The Canadian government is billing taxpayers more than $9 million to produce the Canadian election debates that private media used to pay for, according to records obtained by the Canadian Taxpayers Federation (CTF). 

“Why do taxpayers have to pay for debates that every news outlet in the country will cover anyway?” said CTF federal director Franco Terrazzano on Wednesday. “Politicians will figure out a way to get their mugs in front of a camera, so taxpayers don’t need to be paying for it.”

The Canadian government formed the Leaders’ Debate Commission in 2018 to run election debates with federal funding. The private sector used to manage the debates through a consortium of television networks at no cost to taxpayers. 

The commission, the CTF said, has spent more than $4.3 million of taxpayer money from 2018-2021 and plans to spend more than $4.4 million from 2021-2022. 

The records show that the Leaders’ Debate Commission gave $1.7 million to CBC to produce the 2019 debates and another $2 million “committed” for 2021-2022. According to the records, the commission has directed $300,000 to lawyers while losing two lawsuits and has earmarked another $400,000 for lawyers in 2021-2022. 

Conservative MP Corey Tochor has questioned the value of the commission and whether it should exist. 

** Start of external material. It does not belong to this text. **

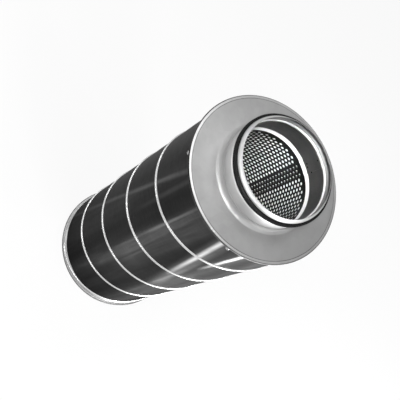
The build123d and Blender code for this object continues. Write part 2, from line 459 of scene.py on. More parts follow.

“People will remember the one disastrous debate [in 2021] where they had nine different MCs or commissioners on the stage,” said Tochor. “It was a gong show.”

Tochor said that he would prefer debates be run by the private sector like they used to be in the past. 

The commission also admitted it paid millions of dollars to the CBC for providing the production contract to 10 news organizations, with the state broadcaster acting on behalf of the group. 

CBC received $1.4 billion in federal funding last year. 

“Taxpayers shouldn’t be paying for this when it’s clear businesses are capable of broadcasting the debates,” said Terrazzano. “The feds are already more than $1 trillion in debt, and ending the government’s debate commission is a prime place for savings.”

While the commission was created to “improve access to debates,” its commitment to journalistic freedom was also challenged in court after it blocked True North journalist Andrew Lawton and Rebel News reporters David Menzies and Keean Bexte from attending the federal election debates in 2019. 

True North and Rebel took the commission to court and were granted injunctions allowing their journalists to attend hours before the first debate started. 

The judge found the commission’s decisions “lacking in discernible rationality and logic, and thus…neither justified nor intelligible.”